Why This Blog Is CC BY

Does anyone else get delusional and overly dramatic when writing blog posts? The most common delusion I experience is that people are actually going to read what I’m writing. Obviously I know this is the point but it’s also terrifying because I don’t want to embarrass myself or waste people’s time.

Curiously, this fear is almost as paralyzing as the second most common delusion I experience which is that no one will ever read anything I post here. If that’s the case, then I’m wasting my own time AND I’m suffering from an unhealthy sense of self-importance every time I hit the publish button.

Reality is usually somewhere in the middle. Ignoring extreme events (which I’ll get to shortly) my posts usually get a modest amount of attention and have never actually resulted in anything close to a real public shaming. I suspect I’ve probably wasted people’s time but they’ve been too polite to say anything so far. I don’t think that maintaining the blog has been crucial to my career but it hasn’t hurt either. People have occasionally asked me to write and speak based on what they’ve read here and it’s given me a way to quickly and easily go on record when I’ve felt the need. That being said, my life would probably not be remarkably different if I had spent my time going on bike rides instead.

So, a few years ago in a moment when I was feeling particularly level-headed about the blog, I added a CC BY creative commons license allowing anyone to reuse what I’ve written here for any purposes without asking my permission. I had previously used CC BY-NC which allowed reuse of my work without my permission but only for non-commercial purposes. My decision to change to the more permissive licence was inspired by Bethany Nowviskie’s excellent post, Why, Oh Why, CC-By? What won me over was the idea that I should be so lucky to write something that someone else found useful and that it was better to remove barriers to access than to add them. When I thought about it objectively, my concerns just seemed a little silly.

In some ways, CC-BY is still a little too restrictive for me. This might be needlessly philosophical but I don’t really believe that I can claim ownership over ideas even when I write them down. When I write, I am remixing everything I’ve read and heard. What’s more, all of those things are remixes too. We aren’t standing on the shoulders of giants; they just look like giants because they contain multitudes. I can’t pay everyone who came before me so I can at least give freely to those who will write after me.

(See what I mean about blogs making me overly dramatic?)

If I were brave, I’d just put a public domain notification on everything and be done with it but I’m just not ready to totally let go like that. I want to take responsibility for what write even if I can’t, intellectually, take credit. Unfortunately, it is exactly this desire to take responsibility for things with my name on them that has led me to question my CC BY licence lately. A few weeks ago I wrote a blog post that got a bit more attention than usual. That piece was about a disappointing experience my friend Patricia Hswe and I had writing for a magazine. The problem was that the editor we’d been working with added some quotes from a commercial vendor to our piece after we thought we had finished revisions. The quotes made the piece feel like an advertisement for the vendor and we simply were not comfortable with that.

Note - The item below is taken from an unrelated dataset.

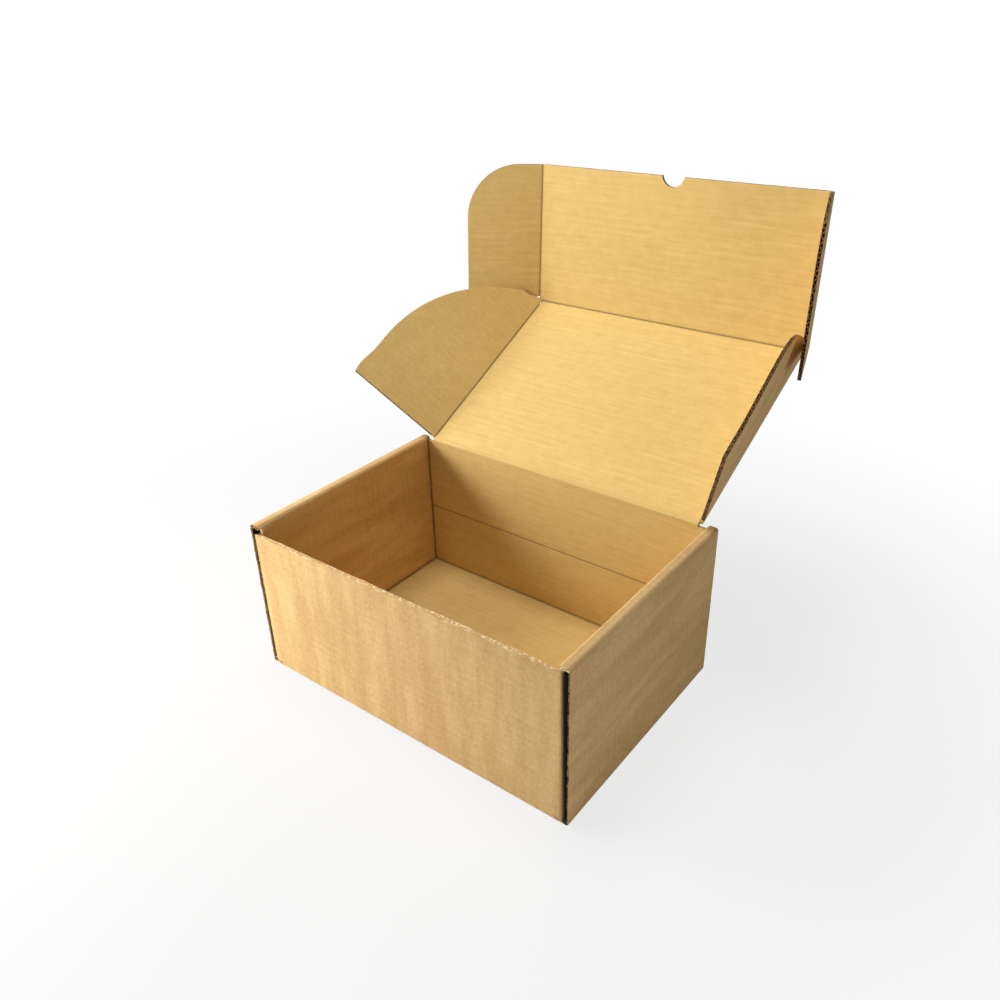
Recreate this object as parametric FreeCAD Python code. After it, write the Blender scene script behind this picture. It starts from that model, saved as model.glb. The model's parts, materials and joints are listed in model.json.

This experience made me re-think my CC BY license because I wondered if someone might try to do something similar with something I post here. When I initially chose that license, I really only considered situations like plagiarism or, at worst, someone copying a blog post and adding it as a chapter in a commercially available book. Both would be weird but neither would actually bother me nearly as much as what happened with the magazine. In fact, I would have preferred that piece not be attributed to me at all than to have it appear as it did with my name on it.

I went back and re-read the CC BY license and I’m still OK with it. It doesn’t seem to allow anyone to modify my work without indicating where those modifications are. The attribution requirement states that re-users “must give appropriate credit, provide a link to the license, and indicate if changes were made. ” It goes on to say that they can “do so in any reasonable manner, but not in any way that suggests the licensor endorses you or your use.”

Of course, no matter what kind of licence I put on my site, sketchy people will do sketchy things. The CC-BY licence gives me something to point to if I catch someone doing something wrong but one thing I’ve learned over the past few weeks is that dealing with sketchy people is work and it takes time. That’s fine though; while I now know that it isn’t totally delusional to think that some unscrupulous person would try to get by with a fast one, I still don’t think it is a huge threat to me. Furthermore, the whole episode with that magazine illustrated that the folks out there who might actually read anything I write – librarians, professors, students – do not take kindly to such shenanigans.

This seems to work for me but it might not be right for everyone. I’d be really interested in hearing other perspectives and experiences. Also, if you want to repost something you see here, you don’t need my permission but I’d still like to hear about it. I might even be willing to revise something for you … assuming you aren’t up to any shenanigans.